BURLINGTON, Vt. — A federal judge on Wednesday dismissed a lawsuit against Vermont Secretary of State Jim Condos aimed at preventing mail-in ballots from being sent automatically to all active, registered voters beginning next week.
Judge Geoffrey Crawford, chief judge of the U.S. District Court for the District of Vermont, heard a case Tuesday over Zoom in which an attorney for five plaintiffs argued that legitimate votes would be diluted if the new universal vote-by-mail system in Vermont leads to mailing errors, mistaken votes or even voter fraud.
During the hearing, attorney David Warrington said one of the plaintiffs failed to receive a ballot for the primary election, and he added that an inaccurate checklist, lack of signature verification, voter errors and outright fraud have the potential to disenfranchise voters on a mass scale.
Crawford, a former a Vermont Supreme Court justice from Burlington, dismissed the case on the grounds that individual plaintiffs had not yet been injured and therefore didn’t have standing to bring a lawsuit against Condos.
“The ‘injury in fact’ must have been ‘concrete and particularized’ and also ‘actual or imminent,’ not conjectural or hypothetical,'” he wrote in his order.
The judge said the plaintiffs lacked standing because if voter mistakes or fraud happen, those instances will not injure the plaintiffs directly, but would dilute the total number of votes cast by all voters in a fractional way.
“A vote cast by fraud or mailed in by the wrong person through mistake has a mathematical impact on the final tally and thus on the proportional effect of every vote, but no single voter is specifically disadvantaged,” Crawford wrote in the 11-page ruling.
According to the Secretary of State’s office, ballots for the Nov. 3 election will be sent out Monday, Sept. 21 and should arrive at voters’ addresses any time after that date through early October. Voters who do not receive a ballot by Oct. 1 are encouraged to contact their local town clerk to get one.
Attorney Deborah Bucknam, a former candidate for attorney general who is frequently at the center of constitutional fights in Vermont, was the lead lawyer for the plaintiffs. But on Tuesday it was Warrington, a Washington, D.C.-based attorney, who did most of the talking for the group.

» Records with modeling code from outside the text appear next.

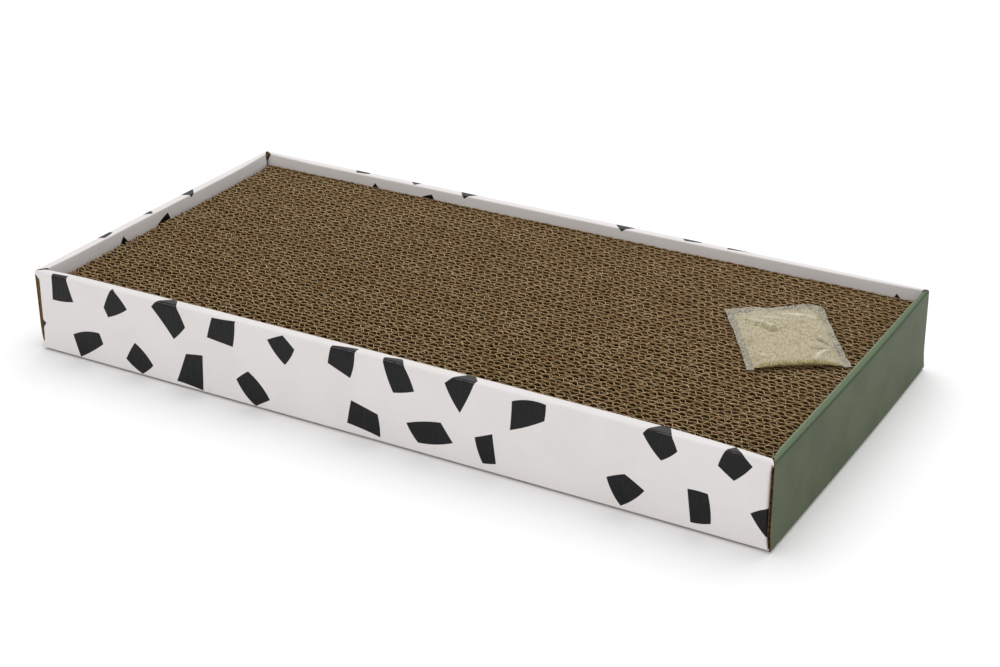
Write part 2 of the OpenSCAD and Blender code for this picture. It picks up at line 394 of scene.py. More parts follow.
# Mesh building.
def mesh_piece(name, points, faces, materials, face_materials=None, fields=None, sharp=35.0):
    """A mesh object from points in millimetres. fields are values at its points, for the shaders.

    sheet is a place on the unfolded board and a way across its flutes, crease is 1 on the line of
    a fold, tone is a random share along a paper, and depth is 0 at a sawn edge and 1 well below.
    """
    mesh = bpy.data.meshes.new(name)
    points = np.asarray(points, float)
    mesh.from_pydata((points * MM).tolist(), [], [list(map(int, f)) for f in faces])
    for material in materials:
        mesh.materials.append(material)
    if face_materials is not None:
        mesh.polygons.foreach_set("material_index", np.asarray(face_materials, np.int32))
    for field_name, values in (fields or {}).items():
        values = np.asarray(values, np.float32)
        kind = "FLOAT_VECTOR" if values.ndim == 2 else "FLOAT"
        attribute = mesh.attributes.new(field_name, kind, "POINT")
        attribute.data.foreach_set("vector" if values.ndim == 2 else "value", values.ravel())
    mesh.shade_smooth()
    mesh.set_sharp_from_angle(angle=math.radians(sharp))
    mesh.update()
    piece = bpy.data.objects.new(name, mesh)
    bpy.context.scene.collection.objects.link(piece)
    return piece


class Gathered:
    """Points, faces and values of several shapes that make up one piece."""

    def __init__(self):
        self.points = []
        self.faces = []
        self.materials = []
        self.fields = {}
        self.count = 0

    def add(self, points, faces, material, **fields):
        points = np.asarray(points, float).reshape(-1, 3)
        faces = np.asarray(faces, int) + self.count
        self.points.append(points)
        self.faces.extend(faces.tolist())
        self.materials.append(np.broadcast_to(np.asarray(material), (len(faces),)))
        for key, values in fields.items():
            self.fields.setdefault(key, []).append(np.asarray(values, float))
        self.count += len(points)

    def piece(self, name, materials, sharp=35.0):
        fields = {key: np.concatenate(values) for key, values in self.fields.items()}
        return mesh_piece(name, np.concatenate(self.points), self.faces, materials,
                          np.concatenate(self.materials), fields, sharp)


def grid_faces(rows, columns, start=0, flip=False):
    """Quads of a grid whose points are numbered row by row."""
    index = start + np.arange(rows * columns).reshape(rows, columns)
    quads = [index[:-1, :-1], index[:-1, 1:], index[1:, 1:], index[1:, :-1]]
    if flip:
        quads.reverse()
    return np.stack(quads, -1).reshape(-1, 4)


def band_faces(row_a, row_b, flip=False):
    """Quads between two rows of point numbers."""
    quads = np.stack([row_a[:-1], row_a[1:], row_b[1:], row_b[:-1]], -1)
    return quads[:, ::-1] if flip else quads


def shell_faces(rows, columns):
    """Quads of a sheet's two sides, one grid of points after the other, and of its four edges."""
    n = rows * columns
    index = np.arange(n).reshape(rows, columns)
    sides = [grid_faces(rows, columns, 0, True), grid_faces(rows, columns, n)]
    edges = ((index[0], False), (index[-1], True), (index[:, 0], True), (index[:, -1], False))
    return sides, [band_faces(edge, edge + n, flip) for edge, flip in edges]


def wobble(seed, places, longest, waves=4):
    """Smooth seeded noise of about -1 to 1 along a line: waves of falling length and height."""
    draw = np.random.default_rng(seed)
    places = np.asarray(places, float)
    total = np.zeros_like(places)
    size = 1.0
    for i in range(waves):
        length = longest / (1.7**i) * draw.uniform(0.8, 1.2)
        total += size * np.sin(math.tau * places / length + draw.uniform(0, math.tau))
        size *= 0.6
    return total / 1.8


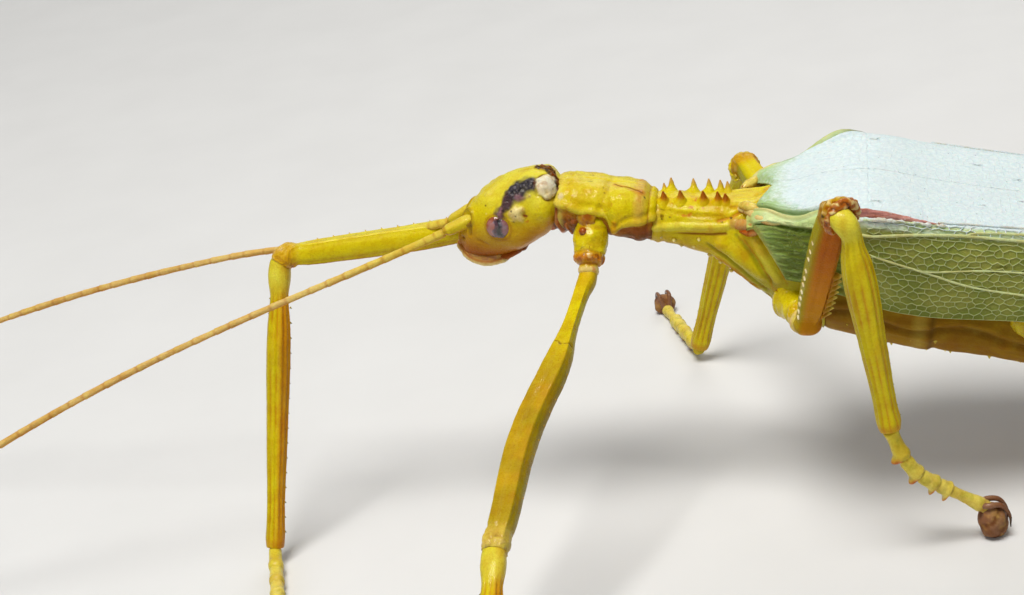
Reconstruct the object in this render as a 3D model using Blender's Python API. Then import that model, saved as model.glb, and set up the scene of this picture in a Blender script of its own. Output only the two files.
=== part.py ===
"""Giant winged stick insect, an adult female, as a still life-size model on its six feet.

The body is drawn level along X, head at -X, tail at +X, its left side at -Y, with sizes in
millimetres. It is then tilted head-up and stood on the floor, z = 0. The legs reach from hips
on the tilted body to feet that are all flat on that floor. Every plate is one closed solid and
stops a hair short of its neighbour.
"""

import math

import bmesh
import bpy
from mathutils import Matrix, Vector

MM = 0.001
GAP = 0.08  # clearance left between two neighbouring plates

# how the level body stands: tilt, height of its zero point, and the middle of the whole animal
BODY_TILT = math.radians(10.0)
BODY_LIFT = 17.06
CENTRE_X = 26.3
CENTRE_Y = -9.4

# stations along the level body
NECK_FRONT = 3.2
NECK_BACK = 3.75
PROTHORAX_BACK = 10.15
MESOTHORAX_BACK = 22.9
METATHORAX_BACK = 39.0
TAIL = 104.5
TEGMEN_TIP = 54.0
HINDWING_TIP = 86.0
WING_THICKNESS = 0.5

EYE_CENTRE = Vector((-0.6, 2.3, 6.65))
EYE_RADIUS = 0.98
SCAPE_BASE = Vector((-2.55, 1.1, 6.7))
SCAPE_RADIUS = 0.48

SPINE_STATIONS = (10.95, 12.1, 13.1, 14.1, 15.0, 15.8)
SPINE_BASE = 0.6
SPINE_HEIGHT = 0.85
FLANK_SPINE_HEIGHT = 0.4
TOOTH_HEIGHT = 0.45

UP = Vector((0, 0, 1))
OUT = Vector((0, 1, 0))
BACK = Vector((1, 0, 0))

YELLOW = (0.66, 0.55, 0.05)
OCHRE = (0.45, 0.24, 0.03)
HEAD_YELLOW = (0.62, 0.52, 0.10)
EYE_BROWN = (0.10, 0.03, 0.035)
WING_GREEN = (0.42, 0.58, 0.34)
BELLY = (0.40, 0.32, 0.07)
FEELER = (0.45, 0.31, 0.12)

floor_from_body = Matrix.Translation((0, 0, BODY_LIFT)) @ Matrix.Rotation(BODY_TILT, 4, "Y")
model_from_floor = Matrix.Scale(MM, 4) @ Matrix.Translation((-CENTRE_X, -CENTRE_Y, 0))
model_from_body = model_from_floor @ floor_from_body


# ---------------------------------------------------------------- scene and materials

for old in list(bpy.data.objects):
    bpy.data.objects.remove(old, do_unlink=True)


def make_material(name, colour, roughness):
    material = bpy.data.materials.new(name)
    material.use_nodes = True
    shader = material.node_tree.nodes["Principled BSDF"]
    shader.inputs["Base Color"].default_value = (*colour, 1)
    shader.inputs["Roughness"].default_value = roughness
    shader.inputs["Metallic"].default_value = 0
    return material


def add_node(name, bm, place, colour, roughness=0.45):
    """finish a mesh as one named, closed node of the model"""
    bmesh.ops.recalc_face_normals(bm, faces=bm.faces)
    bmesh.ops.transform(bm, matrix=place, verts=bm.verts)
    mesh = bpy.data.meshes.new(name)
    bm.to_mesh(mesh)
    bm.free()
    mesh.shade_smooth()
    mesh.set_sharp_from_angle(angle=math.radians(35))
    node = bpy.data.objects.new(name, mesh)
    bpy.context.collection.objects.link(node)
    mesh.materials.append(make_material(name, colour, roughness))
    return node


def cut_away(node, cutters):
    """take hidden cutter shapes out of a node"""
    for cutter in cutters:
        cutter.hide_render = True
        cutter.display_type = "WIRE"
        cut = node.modifiers.new(cutter.name, "BOOLEAN")
        cut.operation = "DIFFERENCE"
        cut.solver = "EXACT"
        cut.object = cutter


# ---------------------------------------------------------------- shared shapes


def value_at(x, stations):
    """read a smooth value between (place, value) stations"""
    if x <= stations[0][0]:
        return stations[0][1]
    for (x0, v0), (x1, v1) in zip(stations, stations[1:]):
        if x <= x1:
            t = (x - x0) / (x1 - x0)
            return v0 + (v1 - v0) * t
    return stations[-1][1]


def hoop(x, low, high, half_width):
    """frame of one upright body ring"""
    middle = (low + high) / 2
    columns = ((0, half_width, 0, 0), (0, 0, high - middle, 0), (1, 0, 0, 0), (x, 0, middle, 1))
    return Matrix(columns).transposed()


def limb_ring(centre, along, wide, high, face=None, top=UP):
    """frame of one limb ring, slid along the limb into the plane square to 'face'"""
    side = top.cross(along).normalized()
    crest = along.cross(side).normalized()
    face = face or along
    columns = []
    for half in (side * wide, crest * high):
        half = half - along * (face.dot(half) / face.dot(along))
        columns.append((*half, 0))
    columns += [(*along, 0), (*centre, 1)]
    return Matrix(columns).transposed()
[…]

Warrington said the complaint didn’t contest whether mail-in ballots are a good way to vote. Instead, he argued that automatically sending ballots to all registered voters lacks the necessary protocols to protect election integrity and voters’ rights.
“He’s changing the law on the fly,” Warrington said of Condos.
Warrington said if an individual voter alleges facts about the election system that place him or her at a disadvantage, that provides legal standing for this case. The question of standing was the primary subject of debate throughout the hearing Tuesday.
The five plaintiffs in the case were Tracey Martel, Robert Frenier, Brian Smith, Raoul Beaulieu and Mary Beausoleil. Smith is a current state representative, Frenier is a former representative, and Martel is the town clerk for Victory, a town that has been at the center of election controversies over the years regarding its checklist.
Philip Back, the attorney representing the Secretary of State’s office, argued that mistakes will happen, but voter fraud should not.
“Inevitably, someone may not get a ballot if it’s lost in the mail or maybe there is an address change — we’re not going to say that there’s not going to be any mistakes,” he said. “What’s important is that nobody votes twice.”
In Georgia, Secretary of State Brad Raffensperger confirmed that at least 1,000 Georgians voted twice in the state’s primary. The individuals used absentee ballots to vote remotely and then voted again in person on election day.
Warrington said that the postcards sent out by Condos’ office in July to notify people about the mail-in voting policy raised red flags concerning the integrity of the voter checklist.
“It demonstrated without a doubt the voter rolls used by the Secretary of State are inaccurate,” he said to the court. “Some people are going to get ballots that shouldn’t get them; other people aren’t going to get ballots that should get them.”
The plaintiffs in the case provided multiple examples for the court to consider, according to Warrington.
In support of the plaintiffs, Scott Gessler, Colorado’s secretary of state from 2011 to 2015, submitted expert testimony to the court to warn against Vermont’s mail-in system. Gessler had overseen his state’s transition to a vote-by-mail system.
“Vermont is not ready for an all-mail ballot system,” he wrote. “It does not have a signature verification to ensure election integrity, nor does it have cure procedures that would prevent inadvertent disenfranchisement resulting from voter mistakes. And Vermont does not have accurate mailing addresses for many voters. … The state’s plan to send a mail ballot to every single active voter creates an unacceptable risk of vote dilution and disenfranchisement.”
Judge Crawford dismissed the case without prejudice, meaning plaintiffs are free to return to the court with a new complaint in the future.